Ciò che occorre, invece, spiega Francesco, è avere il cuore “colmo di stupore, ma senza ombra di romanticismi, di sdolcinatezze, di spiritualismi”, così da essere come Maria, “la prima testimone, la più grande perché la più umile”:
La Madre ci riporta alla realtà, alla verità del Natale, che è racchiusa in quelle tre parole di San Paolo: «nato da donna» (Gal 4,4). Lo stupore cristiano non trae origine da effetti speciali, da mondi fantastici, ma dal mistero della realtà: non c’è nulla di più meraviglioso e stupefacente della realtà! Un fiore, una zolla di terra, una storia di vita, un incontro… Il volto rugoso di un vecchio e il viso appena sbocciato di un bimbo. Una mamma che tiene in braccio il suo bambino e lo allatta. Il mistero traspare lì.
Lo stupore di Maria è colmo di gratitudine, continua il Papa, e questo atteggiamento può guidare il mondo, anche nel difficile contesto della pandemia, in cui si è passati dalla “tentazione del ‘si salvi chi può’ al senso di responsabilità”:
Veramente possiamo e dobbiamo dire “grazie a Dio”, perché la scelta della responsabilità solidale non viene dal mondo: viene da Dio; anzi, viene da Gesù Cristo, che ha impresso una volta per sempre nella nostra storia la “rotta” della sua vocazione originaria: essere tutti sorelle e fratelli, figli dell’unico Padre.

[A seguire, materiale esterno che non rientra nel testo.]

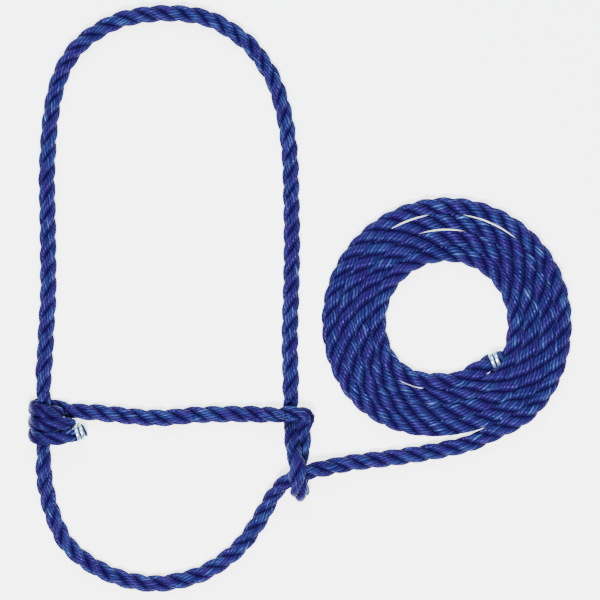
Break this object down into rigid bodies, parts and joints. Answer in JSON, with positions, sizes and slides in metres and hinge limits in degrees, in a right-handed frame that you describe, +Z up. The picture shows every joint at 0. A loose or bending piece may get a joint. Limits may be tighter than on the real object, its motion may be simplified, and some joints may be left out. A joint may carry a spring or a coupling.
{
  "type": "rope halter with lead",
  "caption": "Livestock halter made from one length of three-strand rope, with a sliding eye, a sliding loop and a coiled lead whose ends carry metal clamps.",
  "frame": {"origin": "middle of the halter's head part, on the surface that it lies on; the lead is not counted", "axes": "+Y from the chin to the crown, +X from the eye to the sliding loop and the lead, +Z up from the surface"},
  "size_m": [0.4334, 0.4678, 0.0357],
  "materials": {
    "rope": "satin",
    "clamp": "satin",
    "melted_end": "gloss"
  },
  "bodies": {
    "cheek": {"cheek_section": "rope", "loop_knot": "rope", "throat_section": "rope"},
    "nose": {"nose_band": "rope"},
    "eye": {"eye_lead_in": "rope", "eye_wrap_upper": "rope", "eye_wrap_middle": "rope", "eye_wrap_lower": "rope", "eye_tail": "rope", "eye_end_ring": "clamp", "eye_end_tip": "melted_end"},
    "crown": {"crown_strap": "rope"},
    "chin": {"chin_strap": "rope"},
    "lead": {"lead_run": "rope", "lead_coil": "rope", "lead_tail": "rope", "lead_end_ring": "clamp", "lead_end_tip": "melted_end"}
  },
  "joints": [
    {"name": "nose_swing", "type": "hinge", "parent": "cheek", "child": "nose", "pos_m": [0.082, -0.0926, 0.0124], "axis": [0, 0, 1], "range_deg": [-2.8, 2.8]},
    {"name": "eye_swing", "type": "hinge", "parent": "nose", "child": "eye", "pos_m": [-0.063, -0.0905, 0.00635], "axis": [0, 0, 1], "range_deg": [-2.8, 2.8]},
    {"name": "crown_fold", "type": "hinge", "parent": "cheek", "child": "crown", "pos_m": [0, -0.0704, 0.0195], "axis": [1, 0, 0], "range_deg": [0, 100]},
    {"name": "chin_fold", "type": "hinge", "parent": "cheek", "child": "chin", "pos_m": [-0.102, -0.1285, 0.0245], "axis": [-0.988, 0.1542, 0], "range_deg": [0, 90]},
    {"name": "lead_draw", "type": "slide", "parent": "cheek", "child": "lead", "axis": [0.98, 0.199, 0], "range_m": [0, 0.035]}
  ],
  "couplings": [
    {"joint": "eye_swing", "follows": "nose_swing", "ratio": -1}
  ]
}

Poi, lo sguardo di Francesco, vescovo di Roma, va alla Città eterna che “porta scritta nel cuore” e custodisce in sé un’apertura universale” che deriva “dalla sua storia, dalla sua cultura, dal Vangelo” radicato nel “sangue dei martiri”. Ma Roma – afferma mentre ad ascoltarlo è presente in Basilica anche il sindaco della capitale Gualtieri – non deve essere “accogliente e fraterna” solo a parole, bensì anche nei fatti, dando attenzione quotidiana alle famiglie, ai disabili, agli utenti del traporto pubblico, a chi vive nelle periferie, a chi ha bisogno dei servizi sociali. Una città che guarda ad ognuno dei suoi figli, dei suoi abitanti, dei suoi ospiti:
Roma è una città meravigliosa, che non finisce di incantare; ma per chi ci vive è anche una città faticosa, purtroppo non sempre dignitosa per i cittadini e per gli ospiti, una città che a volte scarta. L’auspicio allora è che tutti, chi vi abita e chi vi soggiorna per lavoro, pellegrinaggio o turismo, tutti possano apprezzarla sempre più per la cura dell’accoglienza, della dignità della vita, della casa comune, dei più fragili e vulnerabili. Che ognuno possa stupirsi scoprendo in questa città una bellezza che direi “coerente”, e che suscita gratitudine. Questo è il mio augurio per questo anno.
L’omelia del Pontefice si conclude con un invito alla speranza, quella che “non delude”, perché deriva dal seguire Gesù e dall’avere fiducia in Lui, Lui che “dà pienezza al tempo, dà senso alle opere e ai giorni”, ai momenti dolorosi e a quelli lieti.